I explore these tensions in the book: how we got here, what went wrong, and what a redeemed vision of womanhood and humanity could look like.
What kind of impact do you hope your book will have on readers who may be new to feminist ideas or those with differing views?
I want this book to reemphasise a simple but often ignored truth: women are people. People who deserve respect. Men are people too. The sins of some should not be used to condemn the whole. Yes, some men have hurt women, and some women have hurt men. But we can’t move forward by punishing everyone. What we need is healing and balance, not revenge.
I also want readers, especially those wrestling with faith and feminism, to know that God loves women. There might be things in the Bible that seem confusing or difficult to understand at first. But if we approach Scripture with the perspective that God is good and that He loves us, we’ll be open to digging deeper to learn not just what’s written, but why it was written, and what was happening at that time.
I often use an African proverb: “What an elderly person sees sitting down, a child cannot see even if they climb a tree.” It speaks to experience, but context determines how we interpret it. In engineering, I might be the “elder”; in trading, my mother is. Without understanding context, we misunderstand and misinterpret it.
If I’m an engineer and my mother is a trader, I might be the “elder” in the context of engineering and she’d be the child. In the context of trading, that’d be swapped. A person hearing that proverb for the first time might assume it means “adults are smarter than children” or “adults have better eyesight,” but that would be a misinterpretation based on a lack of context.
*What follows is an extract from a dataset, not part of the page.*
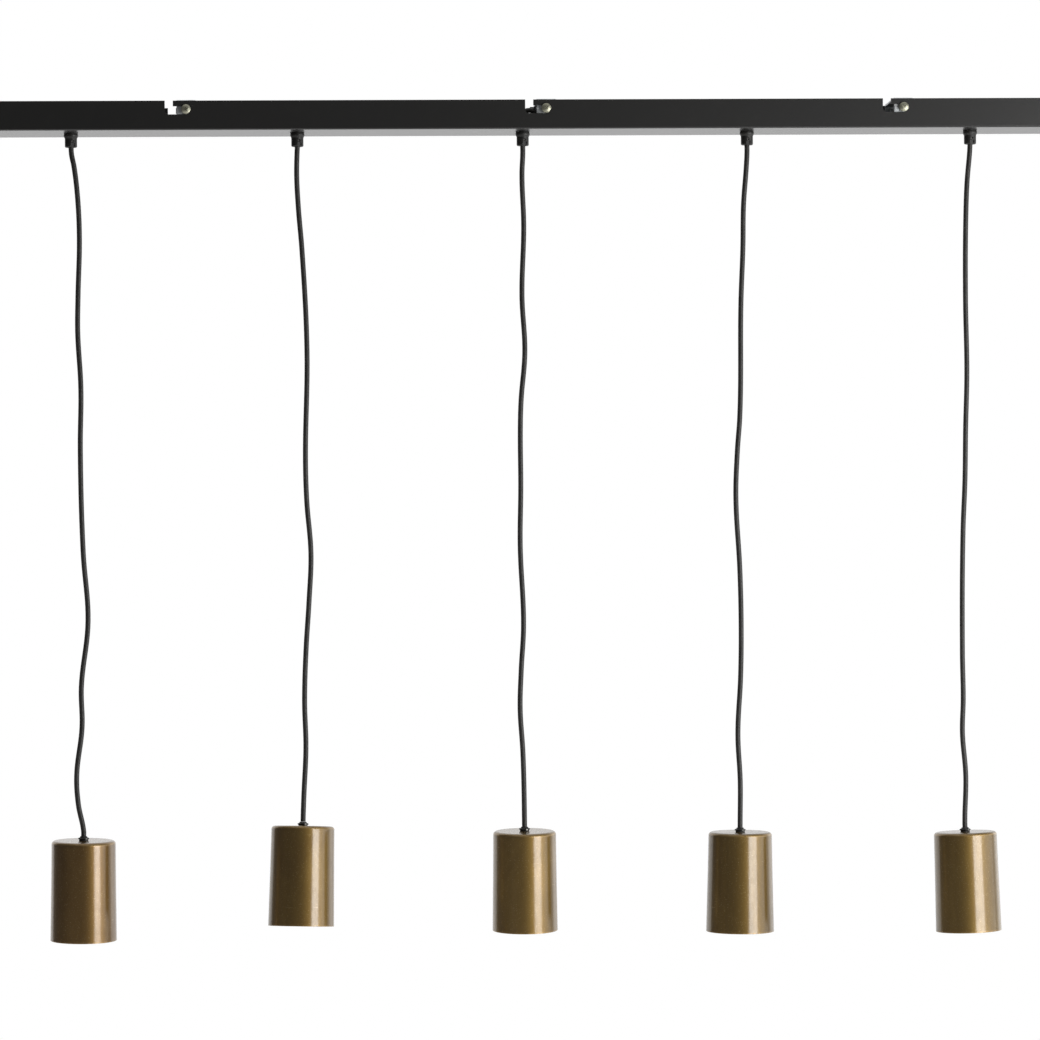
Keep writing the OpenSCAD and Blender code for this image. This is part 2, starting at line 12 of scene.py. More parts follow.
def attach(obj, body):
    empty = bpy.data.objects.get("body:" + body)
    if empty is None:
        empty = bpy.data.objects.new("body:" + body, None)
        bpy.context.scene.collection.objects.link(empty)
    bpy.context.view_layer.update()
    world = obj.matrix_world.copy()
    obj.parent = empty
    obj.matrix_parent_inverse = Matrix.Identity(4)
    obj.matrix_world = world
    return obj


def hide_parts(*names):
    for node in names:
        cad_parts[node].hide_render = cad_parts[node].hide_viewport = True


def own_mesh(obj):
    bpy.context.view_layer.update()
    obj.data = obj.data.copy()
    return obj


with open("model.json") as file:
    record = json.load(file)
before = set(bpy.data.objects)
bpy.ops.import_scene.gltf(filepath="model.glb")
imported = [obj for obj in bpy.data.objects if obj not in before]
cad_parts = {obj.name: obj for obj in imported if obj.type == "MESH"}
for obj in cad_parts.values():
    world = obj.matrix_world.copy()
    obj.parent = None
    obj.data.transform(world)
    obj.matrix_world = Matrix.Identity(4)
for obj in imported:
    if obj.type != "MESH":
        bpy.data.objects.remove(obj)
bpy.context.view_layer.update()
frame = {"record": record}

MM = 0.001
BODY_OF = {node: body for body, nodes in frame["record"]["behaviour"]["bodies"].items()
           for node in nodes}
# The pendants from left to right, three places about a middle one, and the two sides
PENDANTS, THREE, SIDES = (1, 2, 3, 4, 5), (-1, 0, 1), (-1, 1)

# Levels and places, as in the part's source
BAR_X, BAR_LENGTH, BAR_DEPTH = -23.5, 1200, 78
TOP_Z, UNDER_Z, SHEET, FOLD_R = -1, -32, 1.2, 1.8
FLOOR_Z = UNDER_Z + SHEET
BRACKET_PITCH, SLOT_R, SLOT_TRAVEL, SLOT_Z, BOLT_Z = 380, 4.25, 18, -11.25, -10.1
CORD_PITCH, CORD_R, BORE_R, WIRE_R, CORE_RING = 240, 2.75, 3, 0.9, 1.3
RIM_Z, PIVOT_Z = -46.5, -45.5
GRIP_SCREW_Z, NOTCH_TOP_Z, COLLAR_SCREW_Z = RIM_Z + 6.2, RIM_Z + 4.4, -2.6
STRAIGHT_END, SEAT_GAP, LIFT = 5, 0.2, 400
GRIP_TURN = (-66, -68, -72, -80, -80)
COLLAR_TURN = (-60, -64, -68, -64, -58)
SHADE_SPREAD = ((0.8, 0.2), (0, 0), (0, -0.4), (0.5, 2.5), (0, 0))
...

It’s the same with the Bible. When we don’t consider the culture, customs, and historical realities behind certain verses, we risk building doctrine on misinterpretation. That’s something I challenge and unpack in the book.
Do you envision continuing to write on feminist themes in future projects? If so, what topics might you explore next?
I don’t know yet, but I’m listening. To God. To the stories people carry. What I can say is this: wherever the journey leads, I’ll keep writing from a place of truth.